## Written request
Print the lines beginning with the one that contains "for number, degrees" and ending with the one that contains "obj.matrix_world = world", exactly, both included, and no other lines.

────────────────────────────────────────

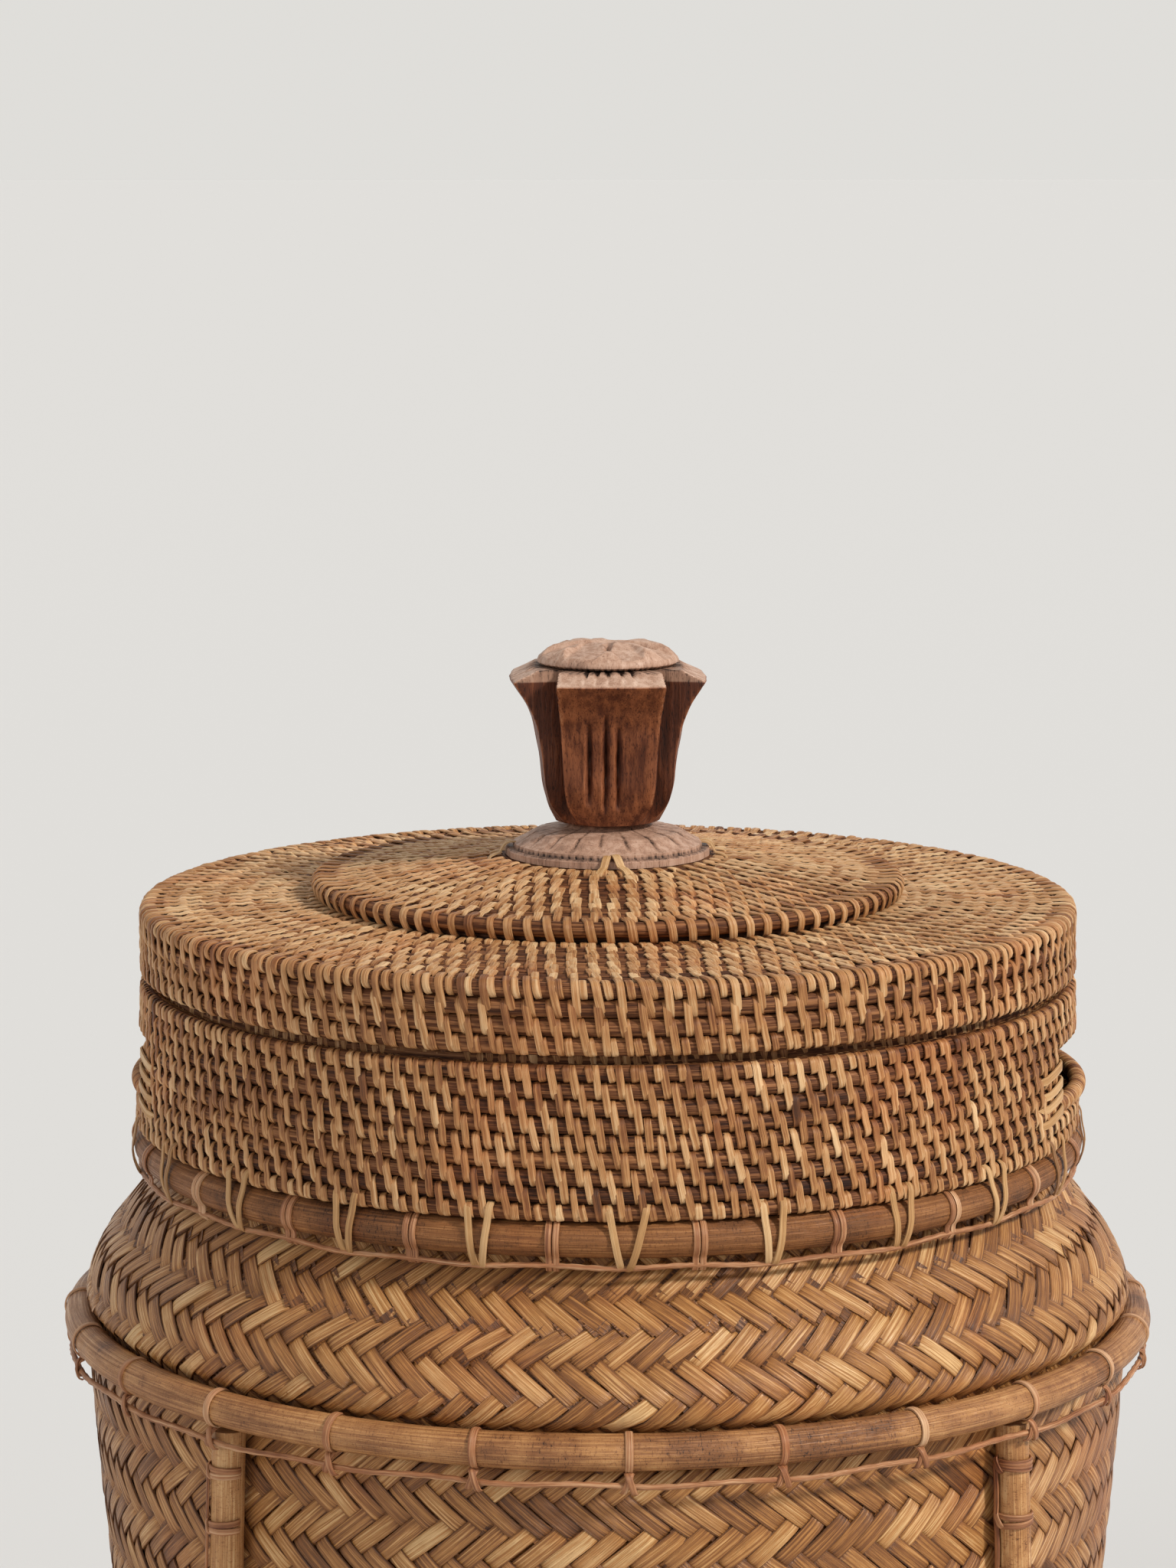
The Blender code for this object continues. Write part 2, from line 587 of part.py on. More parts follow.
def build_knob():
    """The carved knob: a domed cap over four flared petals, on a low cone."""
    foot = KNOB_FOOT_Z
    top = foot + KNOB_HEIGHT
    cone_top = foot + FLANGE_RISE
    bowl_foot = cone_top + KNOB_NECK_HEIGHT
    bowl = top - KNOB_LIP_DROP - bowl_foot
    flare = PETAL_TIP_RADIUS - BOWL_RADIUS
    swell = BOWL_RADIUS - BOWL_FOOT_RADIUS
    guide = petal_ring(BOWL_RADIUS, PETAL_HALF_WIDTH, PETAL_HALF_WIDTH * 1.08, 0.0)

    rings = []
    # Domed cap: share of its radius, share of its height below its top
    for share, drop in ((0.26, 0.0), (0.60, 0.15), (0.86, 0.45), (1.0, 0.83), (0.97, 1.0)):
        rings.append(round_ring(KNOB_CAP_RADIUS * share, top - KNOB_CAP_HEIGHT * drop, guide))
    # Share of the bowl's height, face radius, petal's and notch corner's share of the half width
    levels = [(1.000, PETAL_TIP_RADIUS, 1.15, 1.20),
              (0.955, BOWL_RADIUS + flare * 0.86, 1.13, 1.18),
              (0.850, BOWL_RADIUS + flare * 0.50, 1.09, 1.145),
              (0.700, BOWL_RADIUS + flare * 0.20, 1.04, 1.105),
              (0.480, BOWL_RADIUS, 1.0, 1.08),
              (0.260, BOWL_RADIUS - swell * 0.16, 0.96, 1.04),
              (0.110, BOWL_RADIUS - swell * 0.48, 0.88, 0.947),
              (0.000, BOWL_FOOT_RADIUS, 0.72, 0.763)]
    for share, face, petal, corner in levels:
        rings.append(petal_ring(face, PETAL_HALF_WIDTH * petal, PETAL_HALF_WIDTH * corner,
                                bowl_foot + bowl * share))
    # Neck, cone and stepped rim of the flange, in heights of the rim
    step = FLANGE_RIM_HEIGHT
    rim_top = foot + step
    rings += [round_ring(KNOB_NECK_RADIUS, bowl_foot - KNOB_NECK_HEIGHT * 0.27, guide),
              round_ring(KNOB_NECK_RADIUS * 1.1, cone_top + KNOB_NECK_HEIGHT * 0.27, guide),
              round_ring(FLANGE_RADIUS * 0.72, cone_top - step * 0.32, guide),
              round_ring(FLANGE_RADIUS - step * 1.16, rim_top + step, guide),
              round_ring(FLANGE_RADIUS - step * 1.37, rim_top + step * 0.32, guide),
              round_ring(FLANGE_RADIUS - step * 0.42, rim_top + step * 0.32, guide),
              round_ring(FLANGE_RADIUS, rim_top, guide),
              round_ring(FLANGE_RADIUS, foot, guide)]
    knob = loft("knob", rings, WOOD, close_ends=True)
    smooth(knob, 32.0)
    # Two crossed notches in the cap, each the lower half of a square bar set on edge
    half = CAP_NOTCH_WIDTH / 2.0
    for name, turn in (("cap_notch_a", 40.0), ("cap_notch_b", 130.0)):
        cutter = box_cutter(name, (-KNOB_CAP_RADIUS * 0.7, -half, -half),
                            (KNOB_CAP_RADIUS * 0.7, half, half))
        on_edge = Matrix.Rotation(math.radians(turn), 4, "Z") @ Matrix.Rotation(math.pi / 4.0, 4, "X")
        depth = math.sqrt(2.0) * half - CAP_NOTCH_DEPTH
        cutter.matrix_world = Matrix.Translation((0.0, 0.0, top + depth)) @ on_edge
        cut(knob, cutter)


def build_knob_ties():
    """Four pale ties that hold the flange down to the crown."""
    rim_top = KNOB_FOOT_Z + FLANGE_RIM_HEIGHT
    room = KNOB_TIE_RADIUS + GAP
    end = (FLANGE_RADIUS + KNOB_TIE_REACH, KNOB_SEAT_Z + room + GAP)
    edge = (FLANGE_RADIUS + 1.6 * room, rim_top + 0.4 * room)
    inner = (FLANGE_RADIUS - FLANGE_RIM_HEIGHT * 0.84, rim_top + FLANGE_RIM_HEIGHT * 0.74 + room)
    for name, degrees in (("knob_tie_right", 0.0), ("knob_tie_back", 90.0),
                          ("knob_tie_left", 180.0), ("knob_tie_front", 270.0)):
        points = []
        for (radius, height), turn in ((end, -5.5), (edge, -3.6), (inner, -0.6),
                                       (inner, 3.4), (edge, 5.6), (end, 9.5)):
            angle = math.radians(degrees + turn)
            points.append((radius * math.cos(angle), radius * math.sin(angle), height))
        tube(name, points, KNOB_TIE_RADIUS, PALE, sides=6)


def hoop_lashing(name, hoop_radius, hoop_height, cane_radius, drop, ties, width, reach, first):
    """One strand that runs below a hoop and loops up over it at each tie."""
    offset = (GAP + STRAND_RADIUS) / math.cos(math.pi / CANE_SIDES)
    path = cane_radius + offset
    runner_radius = hoop_radius + cane_radius * 0.58
    half = width / 2.0
    points = []
    for tie in range(ties):
        angle = first + 2.0 * math.pi * tie / ties
        # Side of the tie, then the angles up round the cane's outside in eighths of a turn
        legs = [(-half, eighth) for eighth in range(-1, reach + 1)]
        legs += [(half, eighth) for eighth in range(reach, -2, -1)]
        ring = [(-half, runner_radius, hoop_height - drop)]
        for side, eighth in legs:
            climb = eighth * math.pi / 4.0
            ring.append((side, hoop_radius + path * math.cos(climb),
                         hoop_height + path * math.sin(climb)))
        ring.append((half, runner_radius, hoop_height - drop))
        for side, radius, height in ring:
            turn = angle + side / hoop_radius
            points.append((radius * math.cos(turn), radius * math.sin(turn), height))
    tube(name, points, STRAND_RADIUS, STRAND, cyclic=True)
    return points


def post_lashing(number, degrees):
    """One strand that runs down beside a post and loops across it at each tie."""
    angle = math.radians(degrees)
    out = Vector((math.cos(angle), math.sin(angle), 0.0))
    side = Vector((-math.sin(angle), math.cos(angle), 0.0))
    offset = (GAP + STRAND_RADIUS) / math.cos(math.pi / CANE_SIDES)
    path = POST_RADIUS + offset
    half = POST_TIE_WIDTH / 2.0
    points = []
    for tie in range(POST_TIES):
        middle = POST_TOP_Z - POST_FIRST_TIE - tie * POST_TIE_PITCH
        for level, corners in ((middle + half, (3, 2, 1, 0)), (middle - half, (0, 1, 2, 3))):
            for corner in corners:
                swing = (corner + 0.5) * 2.0 * math.pi / CANE_SIDES
                centre = out * post_spread(level) + Vector((0.0, 0.0, level))
                points.append(centre + side * (path * math.cos(swing)) + out * (path * math.sin(swing)))
    tube(f"post_lashing_{number}", points, STRAND_RADIUS, STRAND)
    return points


def least_gap(points, radius, cyclic):
    """Least clear distance of a strand to itself, between stretches that aren't neighbours."""
    line = np.array([tuple(point) for point in points])
    follow = np.roll(line, -1, axis=0)
    if not cyclic:
        line = line[:-1]
        follow = follow[:-1]
    steps = np.linspace(0.0, 1.0, 9)[:, None, None]
    samples = line[None] * (1.0 - steps) + follow[None] * steps
    count = line.shape[0]
    least = 1.0
    for k in range(count):
        apart = np.abs(np.arange(count) - k)
        if cyclic:
            apart = np.minimum(apart, count - apart)
        near = (apart > 2) & (apart < 40)
        if near.any():
            gaps = samples[:, None, near] - samples[None, :, k][:, :, None]
            least = min(least, float(np.sqrt((gaps ** 2).sum(axis=-1)).min()))
    return least - 2.0 * radius


def build_lashings():
    front = -math.pi / 2.0
    neck = hoop_lashing("neck_hoop_lashing", NECK_HOOP_RADIUS, NECK_Z, NECK_CANE_RADIUS,
                        NECK_RUNNER_DROP, NECK_TIES, NECK_TIE_WIDTH, 1, front + math.pi / NECK_TIES)
    middle = hoop_lashing("mid_hoop_lashing", MID_HOOP_RADIUS, BODY_HEIGHT, MID_CANE_RADIUS,
                          MID_RUNNER_DROP, MID_TIES, MID_TIE_WIDTH, 1, front)
    for name, points in (("neck hoop lashing", neck), ("middle hoop lashing", middle)):
        print(name, "least gap to itself, mm:", round(1000 * least_gap(points, STRAND_RADIUS, True), 2))
    for number, degrees in enumerate(POST_ANGLES, 1):
        points = post_lashing(number, degrees)
        print(f"post lashing {number} least gap to itself, mm:",
              round(1000 * least_gap(points, STRAND_RADIUS, False), 2))


def main():
    build_body()
    build_hoops()
    build_posts()
    build_collar()
    build_grips()
    build_bindings()
    build_lid()
    build_knob()
    build_knob_ties()
    build_lashings()


main()
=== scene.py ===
# %% [markdown]
# # A lidded fishing basket, strand by strand
#
# The basket is a twill-woven bamboo body, square at the foot and round at the neck, with a
# coiled rattan collar and a coiled lid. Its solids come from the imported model. This script
# lays the real surface on them: every stitch, every woven float, every wrapped tie.
#
# Basketry repeats a few small shapes thousands of times along curved surfaces. Modelling one
# stitch and scattering instances would be quick, but each real stitch bends with the coil
# below it. So a stitch here is a formula on a strip of paper, and numpy wraps the paper round
# the basket.

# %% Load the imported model
import math

import bpy
import numpy as np
from mathutils import Matrix, Vector


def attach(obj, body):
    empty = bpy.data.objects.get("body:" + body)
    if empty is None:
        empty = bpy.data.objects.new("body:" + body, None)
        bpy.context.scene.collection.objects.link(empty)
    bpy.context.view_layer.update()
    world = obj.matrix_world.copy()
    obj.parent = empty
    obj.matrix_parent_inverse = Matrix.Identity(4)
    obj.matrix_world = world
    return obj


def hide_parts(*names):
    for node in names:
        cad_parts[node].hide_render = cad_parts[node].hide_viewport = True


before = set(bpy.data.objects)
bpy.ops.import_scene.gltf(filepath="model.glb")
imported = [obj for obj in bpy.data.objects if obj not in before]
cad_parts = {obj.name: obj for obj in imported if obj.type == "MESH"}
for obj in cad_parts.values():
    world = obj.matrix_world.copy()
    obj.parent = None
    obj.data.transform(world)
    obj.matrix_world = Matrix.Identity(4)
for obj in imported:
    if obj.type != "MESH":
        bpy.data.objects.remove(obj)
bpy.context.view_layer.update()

# %% [markdown]
# The sizes below are the solids' own, in metres, so that each surface lies where its solid is.
# One seeded generator gives all the small irregularities, so every run makes the same basket.

# %% Sizes of the solids
CHANCE = np.random.default_rng(20)
FULL_TURN = 2.0 * math.pi
FRONT = -math.pi / 2.0
CLEARANCE = 0.0003

NECK_Z = 0.2631
NECK_RADIUS = 0.1420
NECK_CANE = 0.0056
NECK_HOOP_RADIUS = NECK_RADIUS + CLEARANCE + NECK_CANE
MIDDLE_Z = 0.2055
MIDDLE_RADIUS = 0.1649
MIDDLE_CANE = 0.0055
MIDDLE_HOOP_RADIUS = MIDDLE_RADIUS + CLEARANCE + MIDDLE_CANE
POST_RADIUS = 0.0053
WALL_TOP_Z = NECK_Z + NECK_CANE
WALL_FOOT = 0.0074
WALL_THICKNESS = 0.0022
SHOULDER_TOP_Z = NECK_Z - NECK_CANE * 0.86
SHOULDER_FOOT_Z = MIDDLE_Z + MIDDLE_CANE * 1.45
BODY_TOP_Z = MIDDLE_Z - MIDDLE_CANE * 1.27
POST_TOP_Z = BODY_TOP_Z - CLEARANCE
POST_FOOT_Z = 0.01046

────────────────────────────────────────

## Solution to this problem
    for number, degrees in enumerate(POST_ANGLES, 1):
        points = post_lashing(number, degrees)
        print(f"post lashing {number} least gap to itself, mm:",
              round(1000 * least_gap(points, STRAND_RADIUS, False), 2))


def main():
    build_body()
    build_hoops()
    build_posts()
    build_collar()
    build_grips()
    build_bindings()
    build_lid()
    build_knob()
    build_knob_ties()
    build_lashings()


main()
=== scene.py ===
# %% [markdown]
# # A lidded fishing basket, strand by strand
#
# The basket is a twill-woven bamboo body, square at the foot and round at the neck, with a
# coiled rattan collar and a coiled lid. Its solids come from the imported model. This script
# lays the real surface on them: every stitch, every woven float, every wrapped tie.
#
# Basketry repeats a few small shapes thousands of times along curved surfaces. Modelling one
# stitch and scattering instances would be quick, but each real stitch bends with the coil
# below it. So a stitch here is a formula on a strip of paper, and numpy wraps the paper round
# the basket.

# %% Load the imported model
import math

import bpy
import numpy as np
from mathutils import Matrix, Vector


def attach(obj, body):
    empty = bpy.data.objects.get("body:" + body)
    if empty is None:
        empty = bpy.data.objects.new("body:" + body, None)
        bpy.context.scene.collection.objects.link(empty)
    bpy.context.view_layer.update()
    world = obj.matrix_world.copy()
    obj.parent = empty
    obj.matrix_parent_inverse = Matrix.Identity(4)
    obj.matrix_world = world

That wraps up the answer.